Start
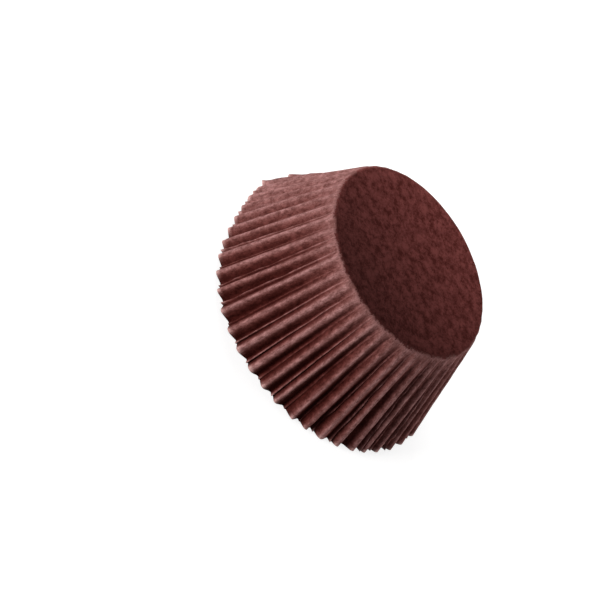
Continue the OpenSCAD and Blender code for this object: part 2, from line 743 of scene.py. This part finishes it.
    def press(self, row: Row, count: int) -> tuple[Vector, float]:
        """Presses one point of the flat disc into its place on the cup.

        Args:
            row: The ring that the point lies on.
            count: The point's number round the ring.

        Returns:
            Its place on the outer face of the liner, and its share of painted light, from 0 to 1.
        """
        angle, up = self.section(row, count)
        tuck = self.tucked(row, count)
        flat_share = sum(place.reach(angle) for place in self.flattened)
        depth = row.depth * (1 - row.down * flat_share)
        out = (up - 0.5) * depth + 0.5 * row.depth + tuck * row.down + self.crumpled(row, count)
        push = sum(place.reach(angle) for place in self.pushes) * row.down**self.push_power
        sag = self.base_sag * (1 - min(row.length / self.cup.flat_len, 1) ** 2) ** 2
        r = row.radius + out * math.sin(row.turn) + push
        z = self.height - row.drop + out * math.cos(row.turn) - sag
        point = Vector((r * math.cos(angle), r * math.sin(angle), z)) + self.rim_aside * row.down
        # The painted valley shade is lighter where the pleats are flattened and round one stretch of the
        # wall.
        shade_kept = (1 - flat_share) * (1 - self.valley_shade_lifted.reach(angle))
        return point, self.painted_light(up, tuck, depth, shade_kept)

    def tucked(self, row: Row, count: int) -> float:
        """Finds the height of the tuck at a point, before it fades out towards the base.

        Args:
            row: The ring that the point lies on.
            count: The point's number round the ring.

        Returns:
            The height, which is 0 on the half pleats that have no tuck.
        """
        half, step = divmod(count % self.segments, self.half_steps)
        along = step / self.half_steps if half % 2 == 0 else 1 - step / self.half_steps
        return self.tuck_heights[half] * self.tuck.rise(half, along, row.down)

    def crumpled(self, row: Row, count: int) -> float:
        """Finds how far the crumpled paper stands out at a point, by its place on the flat disc.

        Args:
            row: The ring that the point lies on.
            count: The point's number round the ring.

        Returns:
            The distance, which is below 0 where the paper stands in.
        """
        around = FULL_TURN * count / self.segments
        spot = Vector((math.cos(around), math.sin(around), 0)) * (row.length / self.crumple_size)
        return noise.noise(spot) * self.crumple

    def painted_light(self, up: float, tuck: float, depth: float, shade_kept: float) -> float:
        """Finds a point's share of painted light: a painted highlight on crests and tucks, and painted
        shade in the valleys, lighter in shallow pleats.

        Args:
            up: The height on the pleat, from -0.5 in a usual valley to 0.5 on a usual crest.
            tuck: The height of the tuck there.
            depth: The depth of the pleat there.
            shade_kept: Share of the valleys' painted shade that is left at this place.

        Returns:
            The share, from 0 for full painted valley shade to 1 for a crest's painted highlight.
        """
        # Painted highlight on the crests and tuck tops; painted shade in the valleys, full only in deep
        # pleats.
        crest = min(max(0.5 + up, 0), 1) ** self.highlight_power
        lit_top = max(crest, self.tuck.top_highlight * min(tuck / self.tuck.height, 1))
        valley_shade = min(depth / self.full_shade_depth, 1) ** self.shade_depth_power * shade_kept
        return 1 - (1 - lit_top) * valley_shade

    def sheet(self) -> bmesh.types.BMesh:
        """Cuts the flat disc ring by ring and presses each ring as it comes.

        Returns:
            The outer face of the liner, open at the rim.
        """
        sheet = bmesh.new()
        layers = {surface: sheet.verts.layers.float.new(surface.value) for surface in Surface}
        rows = [self.row(length) for length in self.row_lengths()]
        bmesh.ops.create_circle(
            sheet, cap_ends=True, cap_tris=True, segments=self.segments, radius=rows[0].length
        )
        sheet.verts.ensure_lookup_table()
        middle = min(sheet.verts, key=lambda vert: vert.co.length)
        middle.co.z = self.height - self.base_sag
        middle[layers[Surface.BASE]] = 1.0
        ring = {
            vert: round(math.atan2(vert.co.y, vert.co.x) / FULL_TURN * self.segments)
            for vert in sheet.verts
            if vert is not middle
        }
        for row in rows:
            if row is not rows[0]:
                ring = grow_ring(sheet, ring)
            base = min(max(1 - (row.length - self.cup.flat_len) / self.cup.edge_len, 0.0), 1.0)
            for vert, count in ring.items():
                # Each point takes its share of painted light, from painted valley shade to a crest's
                # painted highlight.
                vert.co, crest = self.press(row, count)
                vert[layers[Surface.PAINTED_LIGHT]] = crest
                vert[layers[Surface.BASE]] = base
                # The crest tips at the rim take a painted highlight.
                vert[layers[Surface.CREST_TIP_HIGHLIGHT]] = crest**self.tip_highlight_power if row is rows[-1] else 0.0
        bmesh.ops.recalc_face_normals(sheet, faces=sheet.faces)
        if middle.link_faces[0].normal.z < 0:
            bmesh.ops.reverse_faces(sheet, faces=sheet.faces)
        return sheet

    def build(self) -> bpy.types.Object:
        """Presses the sheet, gives it its thickness and dresses it.

        Returns:
            The finished liner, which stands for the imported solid.
        """
        sheet = self.sheet()
        for edge in sheet.edges:
            edge.smooth = not edge.is_boundary
        for face in sheet.faces:
            face.smooth = True
        mesh = bpy.data.meshes.new("pressed_liner")
        sheet.to_mesh(mesh)
        sheet.free()
        liner = bpy.data.objects.new("pressed_liner", mesh)
        bpy.context.scene.collection.objects.link(liner)
        mesh.materials.append(self.paper.material())
        thickness = liner.modifiers.new("paper_thickness", "SOLIDIFY")
        thickness.thickness = self.paper_t
        thickness.offset = -1
        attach(liner, "root")
        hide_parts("liner")
        return liner


def grow_ring(
    sheet: bmesh.types.BMesh, ring: dict[bmesh.types.BMVert, int]
) -> dict[bmesh.types.BMVert, int]:
    """Grows a new ring out of the one at the sheet's open edge.

    Args:
        sheet: The sheet.
        ring: The ring at its open edge, each vertex with its number round the ring.

    Returns:
        The new ring, its vertices numbered as the ones that they grew from.
    """
    edges = [edge for edge in sheet.edges if edge.is_boundary]
    grown = bmesh.ops.extrude_edge_only(sheet, edges=edges)["geom"]
    return {
        vert: next(ring[other] for other in neighbours(vert) if other in ring)
        for vert in grown
        if isinstance(vert, bmesh.types.BMVert)
    }


def neighbours(vert: bmesh.types.BMVert) -> list[bmesh.types.BMVert]:
    """Lists the vertices that an edge joins to this one."""
    return [edge.other_vert(vert) for edge in vert.link_edges]


@dataclass(frozen=True)
class PhotographCamera:
    """The photograph's camera: a long lens that looks down on the base, turned about its own axis.

    Attributes:
        azimuth: Degrees round the liner, with 0 towards -Y and 90 towards +X.
        elevation: Degrees above the floor.
        roll: Degrees by which it is turned about its own axis.
        distance: How far it is from the middle of the mouth.
        lens: Focal length in millimetres, on the usual 36 mm wide sensor.
        clip_start: Nearest distance that it sees.
        mouth_right: How far right of the picture's middle the middle of the mouth lies.
        mouth_up: How far above the picture's middle it lies.
    """

    azimuth: float = 39.8
    elevation: float = 37.39
    roll: float = 59.57
    distance: float = 611 * MM
    lens: float = 150.0
    clip_start: float = 10 * MM
    mouth_right: float = 4.88 * MM
    mouth_up: float = -3.26 * MM

    def build(self) -> bpy.types.Object:
        """Places the camera and makes it the scene's.

        Returns:
            The camera.
        """
        camera = bpy.data.objects.new("photograph_camera", bpy.data.cameras.new("photograph_camera"))
        camera.data.lens = self.lens
        camera.data.clip_start = self.clip_start
        back = direction(self.azimuth, self.elevation)
        turn = back.to_track_quat("Z", "Y") @ Quaternion((0, 0, 1), math.radians(self.roll))
        aside = turn @ Vector((self.mouth_right, self.mouth_up, 0))
        camera.rotation_mode = "QUATERNION"
        camera.rotation_quaternion = turn
        camera.location = back * self.distance - aside
        bpy.context.scene.collection.objects.link(camera)
        bpy.context.scene.camera = camera
        return camera


@dataclass(frozen=True)
class Lamp:
    """A soft lamp that faces the liner.

    Attributes:
        name: The lamp's name.
        azimuth: Degrees round the liner, with 0 towards -Y and 90 towards +X.
        elevation: Degrees above the floor.
        level: How brightly it lights what faces it, with 1 for about the colour as it is written.
        size: Width and height in metres.
        distance: How far it is from the middle of the mouth.
    """

    name: str
    azimuth: float
    elevation: float
    level: float
    size: tuple[float, float]
    distance: float = 0.8

    def build(self) -> bpy.types.Object:
        """Places the lamp, with the power that gives its level at its distance.

        Returns:
            The lamp.
        """
        light = bpy.data.lights.new(self.name, "AREA")
        light.shape = "RECTANGLE"
        light.size, light.size_y = self.size
        light.energy = self.level * (math.pi * self.distance) ** 2
        lamp = bpy.data.objects.new(self.name, light)
        back = direction(self.azimuth, self.elevation)
        lamp.rotation_mode = "QUATERNION"
        lamp.rotation_quaternion = back.to_track_quat("Z", "Y")
        lamp.location = back * self.distance
        lamp.visible_camera = False
        bpy.context.scene.collection.objects.link(lamp)
        return lamp


def direction(azimuth: float, elevation: float) -> Vector:
    """Points from the liner towards a camera or lamp.

    Args:
        azimuth: Degrees round the liner, with 0 towards -Y and 90 towards +X.
        elevation: Degrees above the floor.

    Returns:
        The direction, of length 1.
    """
    around, above = math.radians(azimuth), math.radians(elevation)
    return Vector(
        (math.sin(around) * math.cos(above), -math.cos(around) * math.cos(above), math.sin(above))
    )


@dataclass(frozen=True)
class Studio:
    """A white floor and a soft room, with a low key lamp and three fills round the sides.

    Attributes:
        camera: The camera, whose azimuth the lamps are placed by.
        floor_size: Width of the floor.
        room_level: How much light the room itself gives.
        floor_grey: How much light the floor throws back.
        floor_glow: How brightly the floor glows to the eye near the liner, so that its shadow shows.
        shadow_reach: Distance from the liner's middle up to which it glows no more than that.
        white_from: Distance from which it glows white.
    """

    camera: PhotographCamera
    floor_size: float = 6.0
    room_level: float = 0.12
    floor_grey: float = 0.55
    floor_glow: float = 0.78
    shadow_reach: float = 0.1
    white_from: float = 0.3

    def lamps(self) -> tuple[Lamp, ...]:
        """Lists the lamps, placed by the camera's azimuth.

        Returns:
            The key lamp, then the fills.
        """
        front = self.camera.azimuth
        return (
            Lamp("low_key", front - 31, elevation=12, level=1.04, size=(0.3, 0.2)),
            Lamp("left_fill", front - 133, elevation=16, level=0.82, size=(0.2, 0.15), distance=0.28),
            Lamp("right_fill", front + 118, elevation=10, level=0.5, size=(0.3, 0.2)),
            Lamp("back_fill", front + 190, elevation=24, level=0.3, size=(0.25, 0.15), distance=0.3),
        )

    def build(self) -> None:
        """Builds the room, the floor and the lamps."""
        self.room()
        self.floor()
        for lamp in self.lamps():
            lamp.build()

    def seen(self, tree: bpy.types.NodeTree) -> bpy.types.NodeSocket:
        """Adds a switch for what is only looked at and doesn't light the liner.

        Args:
            tree: The node tree of the floor or the room.

        Returns:
            1 where the camera, a mirror or a glass sees it, and otherwise 0.
        """
        path = add_node(tree, "ShaderNodeLightPath", {})
        mirrored = add_node(
            tree, "ShaderNodeMath",
            {0: path.outputs["Is Camera Ray"], 1: path.outputs["Is Glossy Ray"]}, operation="MAXIMUM",
        )
        return add_node(
            tree, "ShaderNodeMath",
            {0: mirrored.outputs["Value"], 1: path.outputs["Is Transmission Ray"]}, operation="MAXIMUM",
        ).outputs["Value"]

    def room(self) -> None:
        """Makes the world white to look at and soft as a light."""
        world = bpy.data.worlds.new("studio_room")
        bpy.context.scene.world = world
        world.use_nodes = True
        tree = world.node_tree
        level = add_node(
            tree, "ShaderNodeMapRange",
            {"Value": self.seen(tree), "To Min": self.room_level, "To Max": 1.0},
        ).outputs["Result"]
        tree.links.new(level, tree.nodes["Background"].inputs["Strength"])
        tree.nodes["Background"].inputs["Color"].default_value = (1, 1, 1, 1)

    def floor(self) -> None:
        """Makes the floor: it glows white to look at, less of it near the liner to keep its shadow."""
        sheet = bmesh.new()
        bmesh.ops.create_grid(sheet, x_segments=1, y_segments=1, size=self.floor_size / 2)
        mesh = bpy.data.meshes.new("studio_floor")
        sheet.to_mesh(mesh)
        sheet.free()
        floor = bpy.data.objects.new("studio_floor", mesh)
        bpy.context.scene.collection.objects.link(floor)
        material = bpy.data.materials.new("matt_white_floor")
        material.use_nodes = True
        tree = material.node_tree
        shader = tree.nodes["Principled BSDF"]
        shader.inputs["Base Color"].default_value = (self.floor_grey,) * 3 + (1,)
        shader.inputs["Roughness"].default_value = 1.0
        shader.inputs["Specular IOR Level"].default_value = 0.0
        place = add_node(tree, "ShaderNodeTexCoord", {}).outputs["Object"]
        away = add_node(tree, "ShaderNodeVectorMath", {0: place}, operation="LENGTH").outputs["Value"]
        level = add_node(
            tree, "ShaderNodeMapRange",
            {
                "Value": away,
                "From Min": self.shadow_reach,
                "From Max": self.white_from,
                "To Min": self.floor_glow,
                "To Max": 1.0,
            },
        ).outputs["Result"]
        glow = add_node(
            tree, "ShaderNodeMath", {0: self.seen(tree), 1: level}, operation="MULTIPLY"
        ).outputs["Value"]
        shader.inputs["Emission Color"].default_value = (1, 1, 1, 1)
        tree.links.new(glow, shader.inputs["Emission Strength"])
        mesh.materials.append(material)


def main() -> None:
    """Builds the liner, the camera and the studio, in that order."""
    logging.basicConfig(level=logging.INFO, format="%(name)s: %(message)s")
    bpy.context.scene.view_settings.view_transform = "Standard"
    liner = PressedLiner().build()
    log.info("%s: %d faces before its thickness", liner.name, len(liner.data.polygons))
    camera = PhotographCamera()
    camera.build()
    log.info("camera: azimuth %.1f, elevation %.1f", camera.azimuth, camera.elevation)
    Studio(camera).build()
    log.info("studio: floor, room and lamps")


if __name__ == "__main__":
    main()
End
Exercise description. Using the data above, restate word for word the lines from its opening line through the line that contains "on the cup.", and no more.

Worked solution.
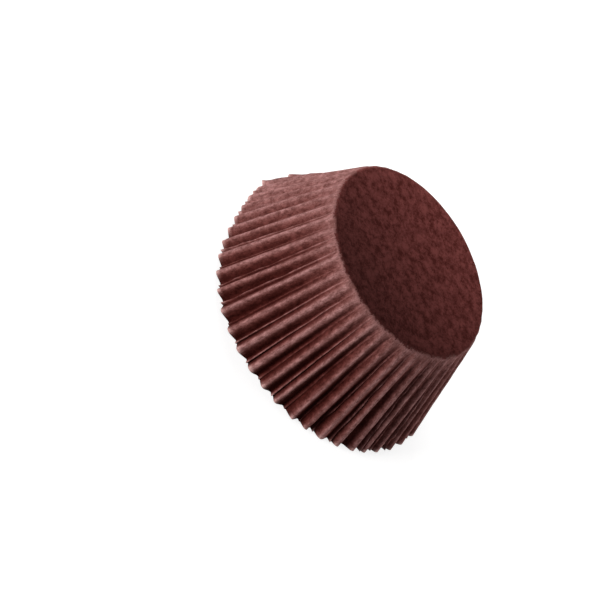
Continue the OpenSCAD and Blender code for this object: part 2, from line 743 of scene.py. This part finishes it.
    def press(self, row: Row, count: int) -> tuple[Vector, float]:
        """Presses one point of the flat disc into its place on the cup.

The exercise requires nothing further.